§ WORK INSTRUCTIONS:
Take the lines from the one bearing "side_turn = math.radians(90)" to the one bearing "imported = [obj", inclusive, and reproduce them exactly; include no other line.

§ SUPPLIED DATA:
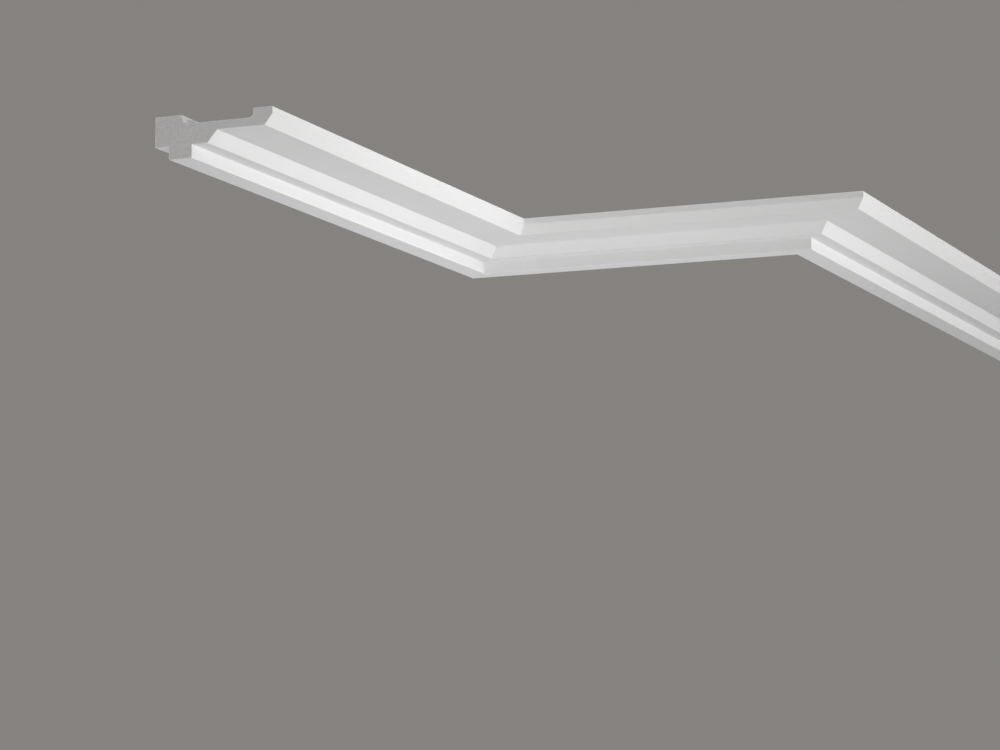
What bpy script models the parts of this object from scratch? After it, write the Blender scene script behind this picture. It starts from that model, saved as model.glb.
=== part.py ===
"""A ceiling cornice in three mitred lengths that turn one inner and one outer corner.

Metres, +Z up, as the cornice is fixed: the ceiling plane is z = 0 and the moulding hangs below it. The back
wall runs along X and faces -Y. A side wall comes towards -Y from its left end, and another goes off towards
+Y from its right end, both facing +X. The origin is on the ceiling plane, at the centre of the middle
length's pad by the wall.

Each length is a bar of one profile, extruded in its own frame and sawn at both ends. In that frame X runs
along the wall from left to right as seen from the room, the wall face is y = 0 and the room is at -Y.
"""

import math

import bmesh
import bpy
from mathutils import Matrix, Vector

# How far each length runs along its wall, from wall corner to wall corner or to a square cut
LEFT_RUN = 0.700
MIDDLE_RUN = 0.374
RIGHT_RUN = 0.900

# Widths of the profile's members, from the wall outwards
SHADOW_GAP_WIDTH = 0.0145
NOSE_WIDTH = 0.0235
SMALL_SOFFIT_WIDTH = 0.016
LOWER_BEVEL_WIDTH = 0.010
SOFFIT_WIDTH = 0.048
UPPER_BEVEL_WIDTH = 0.008

# Heights of the profile's members, from the ceiling downwards
LIP_HEIGHT = 0.0065
UPPER_BEVEL_HEIGHT = 0.010
LOWER_BEVEL_HEIGHT = 0.0115
NOSE_HEIGHT = 0.0127
WALL_FACE_HEIGHT = 0.0285

# The pocket in the ceiling side, between the pad by the wall and the pad behind the lip. Its side by the
# wall leans by the draft.
WALL_PAD_WIDTH = 0.027
LIP_PAD_WIDTH = 0.0195
POCKET_DEPTH = 0.0085
POCKET_DRAFT = 0.002
POCKET_FILLET_RADIUS = 0.005
POCKET_FILLET_STEPS = 6

# The eased edges of the faces that show
ARRIS_RADIUS = 0.0006
ARRIS_STEPS = 2

# The glue line left between two mitred ends, and how much longer than its run a bar is before it is sawn
JOINT_GAP = 0.0003
SAW_ALLOWANCE = 0.010

# How a cut leans: its outward side is square to the bar, turned to the room or turned to the wall
SQUARE, INNER_MITRE, OUTER_MITRE = 0, -1, 1

PROJECTION = (
    SHADOW_GAP_WIDTH + NOSE_WIDTH + SMALL_SOFFIT_WIDTH + LOWER_BEVEL_WIDTH + SOFFIT_WIDTH + UPPER_BEVEL_WIDTH
)
SOFFIT_LEVEL = LIP_HEIGHT + UPPER_BEVEL_HEIGHT
SMALL_SOFFIT_LEVEL = SOFFIT_LEVEL + LOWER_BEVEL_HEIGHT
NOSE_LEVEL = SMALL_SOFFIT_LEVEL + NOSE_HEIGHT

PRIMER_COLOUR = (0.80, 0.80, 0.80, 1.0)
PRIMER_ROUGHNESS = 0.55


def eased_corner(before, corner, after, radius, steps):
    """The points of an arc in place of a corner, tangent to both of its edges."""
    to_before = (before - corner).normalized()
    to_after = (after - corner).normalized()
    half_angle = to_before.angle(to_after) / 2
    reach = radius / math.tan(half_angle)
    centre = corner + (to_before + to_after).normalized() * (radius / math.sin(half_angle))
    first = corner + to_before * reach - centre
    last = corner + to_after * reach - centre
    turn = math.atan2(first.cross(last), first.dot(last))
    return [centre + Matrix.Rotation(turn * i / steps, 2) @ first for i in range(steps + 1)]


def profile_corners():
    """The profile's corners in order.

    Each is its point (out from the wall, down from the ceiling), its easing radius and the easing's steps.
    """
    sharp = (0.0, 0)
    arris = (ARRIS_RADIUS, ARRIS_STEPS)
    fillet = (POCKET_FILLET_RADIUS, POCKET_FILLET_STEPS)
    nose_back = SHADOW_GAP_WIDTH
    nose_front = nose_back + NOSE_WIDTH
    small_soffit_front = nose_front + SMALL_SOFFIT_WIDTH
    soffit_back = small_soffit_front + LOWER_BEVEL_WIDTH
    soffit_front = soffit_back + SOFFIT_WIDTH
    pocket_front = PROJECTION - LIP_PAD_WIDTH
    return [
        ((0.0, 0.0), *sharp),
        ((WALL_PAD_WIDTH, 0.0), *sharp),
        ((WALL_PAD_WIDTH + POCKET_DRAFT, POCKET_DEPTH), *fillet),
        ((pocket_front, POCKET_DEPTH), *fillet),
        ((pocket_front, 0.0), *sharp),
        ((PROJECTION, 0.0), *arris),
        ((PROJECTION, LIP_HEIGHT), *arris),
        ((soffit_front, SOFFIT_LEVEL), *arris),
        ((soffit_back, SOFFIT_LEVEL), *sharp),
        ((small_soffit_front, SMALL_SOFFIT_LEVEL), *arris),
        ((nose_front, SMALL_SOFFIT_LEVEL), *sharp),
        ((nose_front, NOSE_LEVEL), *arris),
        ((nose_back, NOSE_LEVEL), *arris),
        ((nose_back, WALL_FACE_HEIGHT), *sharp),
        ((0.0, WALL_FACE_HEIGHT), *arris),
    ]


def profile_outline():
    """The closed outline of the profile, as points (out from the wall, down from the ceiling)."""
    corners = [(Vector(point), radius, steps) for point, radius, steps in profile_corners()]
    outline = []
    for i, (corner, radius, steps) in enumerate(corners):
        if not radius:
            outline.append(corner)
            continue
        before = corners[i - 1][0]
        after = corners[(i + 1) % len(corners)][0]
        outline += eased_corner(before, corner, after, radius, steps)
    return outline


def saw(bar, at, facing, lean, kerf):
    """Cuts the bar through its wall line at x = at, keeps the side away from facing, and closes the cut."""
    outward = Vector((facing, lean, 0.0)).normalized()
    cut = bmesh.ops.bisect_plane(
        bar,
        geom=bar.verts[:] + bar.edges[:] + bar.faces[:],
        plane_co=Vector((at, 0.0, 0.0)) - outward * kerf,
        plane_no=outward,
        clear_outer=True,
    )
    sawn_edges = [item for item in cut["geom_cut"] if isinstance(item, bmesh.types.BMEdge)]
    bmesh.ops.contextual_create(bar, geom=sawn_edges)


def moulding_mesh(name, run, left_cut, right_cut):
    """A length of moulding along +X, whose wall face is run long."""
    bar = bmesh.new()
    blank_start = -PROJECTION - SAW_ALLOWANCE
    blank_end = run + PROJECTION + SAW_ALLOWANCE
    ring = [bar.verts.new((blank_start, -point.x, -point.y)) for point in profile_outline()]
    face = bar.faces.new(ring)
    extruded = bmesh.ops.extrude_face_region(bar, geom=[face])
    moved = [item for item in extruded["geom"] if isinstance(item, bmesh.types.BMVert)]
    bmesh.ops.translate(bar, verts=moved, vec=(blank_end - blank_start, 0.0, 0.0))
    for at, facing, lean in ((0.0, -1, left_cut), (run, 1, right_cut)):
        kerf = JOINT_GAP / 2 if lean != SQUARE else 0.0
        saw(bar, at, facing, lean, kerf)
    bmesh.ops.recalc_face_normals(bar, faces=bar.faces[:])
    mesh = bpy.data.meshes.new(name)
    bar.to_mesh(mesh)
    bar.free()
    return mesh


def primed_material(name):
    """The white primer that the moulding is sold in."""
    material = bpy.data.materials.new(name)
    material.use_nodes = True
    shader = material.node_tree.nodes["Principled BSDF"]
    shader.inputs["Base Color"].default_value = PRIMER_COLOUR
    shader.inputs["Roughness"].default_value = PRIMER_ROUGHNESS
    shader.inputs["Metallic"].default_value = 0.0
    return material


def add_length(name, run, left_cut, right_cut, start, turn, ceiling_plane):
    """One length, with the left end of its wall face at start, turned about Z from the back wall's line."""
    mesh = moulding_mesh(name, run, left_cut, right_cut)
    mesh.materials.append(primed_material(name + "_primer"))
    length = bpy.data.objects.new(name, mesh)
    bpy.context.scene.collection.objects.link(length)
    length.parent = ceiling_plane
    length.location = start
    length.rotation_euler = (0.0, 0.0, turn)
    return length


def build():
    """Clears the scene and hangs the three lengths from the ceiling plane."""
    for leftover in list(bpy.data.objects):
        bpy.data.objects.remove(leftover)
    ceiling_plane = bpy.data.objects.new("ceiling_plane", None)
    bpy.context.scene.collection.objects.link(ceiling_plane)
    back_wall = WALL_PAD_WIDTH / 2
    inner_corner = Vector((-MIDDLE_RUN / 2, back_wall, 0.0))
    outer_corner = Vector((MIDDLE_RUN / 2, back_wall, 0.0))
    left_start = inner_corner - Vector((0.0, LEFT_RUN, 0.0))
    side_turn = math.radians(90)
    add_length("left_length", LEFT_RUN, SQUARE, INNER_MITRE, left_start, side_turn, ceiling_plane)
    add_length("middle_length", MIDDLE_RUN, INNER_MITRE, OUTER_MITRE, inner_corner, 0.0, ceiling_plane)
    add_length("right_length", RIGHT_RUN, OUTER_MITRE, SQUARE, outer_corner, side_turn, ceiling_plane)


build()
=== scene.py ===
"""Looks for a white stepped ceiling cornice: three mitred lengths, primed, with sawn ends.

Metres, +Z up. The ceiling plane is z = 0 and the moulding hangs below it. The middle length runs along X,
the side lengths along Y, and the origin is at the centre of the middle length's pad by the wall.
"""

from __future__ import annotations

import logging
import math
from dataclasses import dataclass, field
from enum import Enum
from typing import Mapping, Sequence, Union

import bmesh
import bpy
from mathutils import Euler, Matrix, Vector

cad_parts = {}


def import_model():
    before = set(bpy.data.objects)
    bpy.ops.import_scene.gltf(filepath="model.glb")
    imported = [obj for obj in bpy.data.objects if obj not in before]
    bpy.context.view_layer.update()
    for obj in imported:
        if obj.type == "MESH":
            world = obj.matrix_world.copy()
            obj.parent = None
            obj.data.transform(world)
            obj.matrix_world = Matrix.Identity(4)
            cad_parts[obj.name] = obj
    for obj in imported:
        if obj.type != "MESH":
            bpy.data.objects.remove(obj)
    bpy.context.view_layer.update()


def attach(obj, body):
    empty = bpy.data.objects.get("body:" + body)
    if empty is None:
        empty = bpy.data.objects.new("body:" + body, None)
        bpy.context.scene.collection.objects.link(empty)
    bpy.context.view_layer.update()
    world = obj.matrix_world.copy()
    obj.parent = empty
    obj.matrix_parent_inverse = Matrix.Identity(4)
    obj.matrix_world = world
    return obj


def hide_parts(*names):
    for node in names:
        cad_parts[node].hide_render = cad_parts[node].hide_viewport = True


Colour = tuple[float, float, float]
Point = tuple[float, float, float]
Span = tuple[float, float]
Feed = Union["Signal", float, int, Sequence[float]]

LOG = logging.getLogger("cornice")
BODY = "root"

# The Mix node's colour sockets by number, because its number and vector sockets have the same names
MIX_SHARE, MIX_FIRST, MIX_SECOND, MIX_RESULT = 0, 6, 7, 2


class Cut(Enum):
    """How a length's end is sawn: square, or mitred at 45 degrees for an inner or an outer wall corner."""

    SQUARE = 0
    INNER = -1
    OUTER = 1


class Axis(Enum):
    """The row axis that a length runs along, as the turn about Z that brings X onto it."""

    X = 0.0
    Y = math.pi / 2


class Face(Enum):
    """What a face of a length shows, as its material slot."""

    PRIMED = 0
    BACK = 1
    SAWN = 2
    # The pale rim round a sawn end: partly the moulded skin, partly a painted highlight of the rounded
    # edge.
    SKIN = 3


@dataclass(frozen=True)
class Noise:
    """A smooth noise: its lumps to a metre, how many finer layers it has and how strong those are."""

    per_metre: float
    detail: float = 2.0
    roughness: float = 0.5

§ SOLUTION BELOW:
    side_turn = math.radians(90)
    add_length("left_length", LEFT_RUN, SQUARE, INNER_MITRE, left_start, side_turn, ceiling_plane)
    add_length("middle_length", MIDDLE_RUN, INNER_MITRE, OUTER_MITRE, inner_corner, 0.0, ceiling_plane)
    add_length("right_length", RIGHT_RUN, OUTER_MITRE, SQUARE, outer_corner, side_turn, ceiling_plane)


build()
=== scene.py ===
"""Looks for a white stepped ceiling cornice: three mitred lengths, primed, with sawn ends.

Metres, +Z up. The ceiling plane is z = 0 and the moulding hangs below it. The middle length runs along X,
the side lengths along Y, and the origin is at the centre of the middle length's pad by the wall.
"""

from __future__ import annotations

import logging
import math
from dataclasses import dataclass, field
from enum import Enum
from typing import Mapping, Sequence, Union

import bmesh
import bpy
from mathutils import Euler, Matrix, Vector

cad_parts = {}


def import_model():
    before = set(bpy.data.objects)
    bpy.ops.import_scene.gltf(filepath="model.glb")
    imported = [obj for obj in bpy.data.objects if obj not in before]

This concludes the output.